I really thought this would happen in a more dramatic, or at least more heroic
fashion. I figured I would hit maximum level while turning in a pile of murloc eyeballs, or escorting an irritatingly slow-moving NPC who I'd rather shiv than save. Instead I dinged 85 while sitting on the wind rider, picking my nose while I flew to the next quest hub.
In other news, I just got off the phone with Sears (again). When they delivered our new washer and dryer on Thursday, they gave us the wrong dryer. We ordered a matching pair of high-efficiency appliances, but when we went down to hook them up later in the evening we discovered that the dryer was not part of the set. Worse, the one that they gave us is several models down from the one we paid for.
When I called it in on Thursday, the girl at their customer centre promised to put in a call for a replacement and said that we would hear back from them no later than today. She also said that we were free to use the dryer we had until the replacement could be delivered. When we had not received a call from them by 17:00, I called them again to make sure we had not been forgotten in the system.
After spending close to ten minutes listening to hold music, I got connected to one of the more surreal call centre experiences I've had in awhile. The line clicked, and I heard people talking in the background. It became obvious to me that somebody's headset was sitting on the desk, and my first thought was, "Oh great, somebody went on break and forgot to log out of their phone."
About thirty seconds later somebody brusquely picked up the headset and there was a great deal of rustling as they put it on. After about 10 more seconds of silence, there was a long-suffering sigh at the other end and a girl tersely said, "Sir, could you please look at the phone number on the card in front of you and tell me which number you think you called?"
I hesitated for a moment and then read the number off to her.
"That's our number," she replied angrily. "but who did you think
you were calling?"
"...Sears?" I ventured. Suddenly a light went on. "You know," I said, "I don't think you're talking to who you think you are talking to."

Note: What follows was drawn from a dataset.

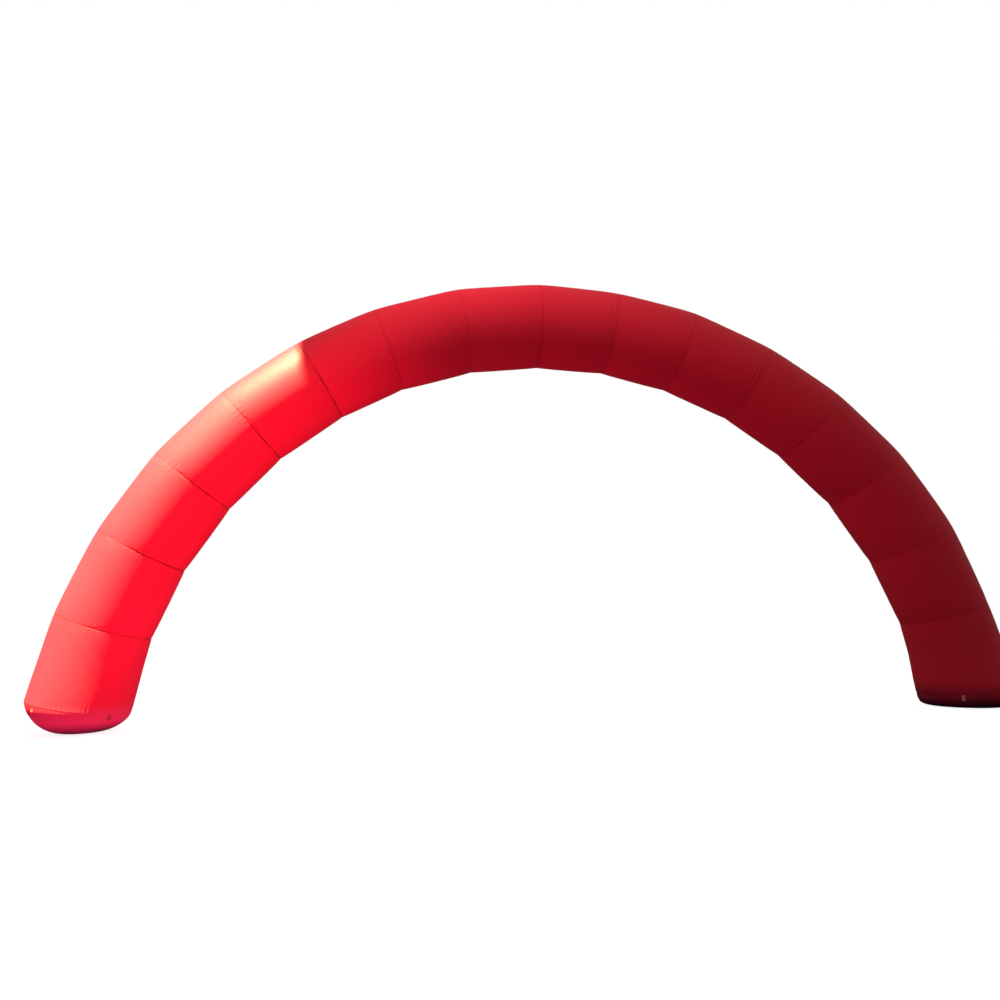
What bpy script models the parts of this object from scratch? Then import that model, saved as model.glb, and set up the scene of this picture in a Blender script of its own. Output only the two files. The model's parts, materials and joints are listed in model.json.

We quickly figured out that the person who had been on the phone had obviously hung up on her when she had put down her headset for a few moments, and I'd been patched through in his place. She almost burst into tears when she realized I wasn't the same person, as much from embarrassment as relief. Apparently this guy had been a real piece of work.
I confirmed that they were going to be sending us a replacement dryer (she double-checked that they had put through the order) and she reassured us that we were welcome to use the wrong one in the mean time since they did not expect us to just live with dirty clothes until a new one could be arranged.
other news, atara
and I planted ourselves in front of her computer and watched Season 2, Episode 2 of MLP:FIM. They set the bar pretty high in the first season, and I was a little worried that the second season might not live up to it. If these first two episodes are any indication then my worries were unfounded. I hope Hasbro sells warehouses full of MLP toys so that they keep making these for a while.
Also Twilight Sparkle is the mostest awesomest pony ever. She was my favourite even before this S2E2, but this just gelled it for me.
I would say more, but some of you probably haven't seen it yet and I don't want to let any spoilers slip through.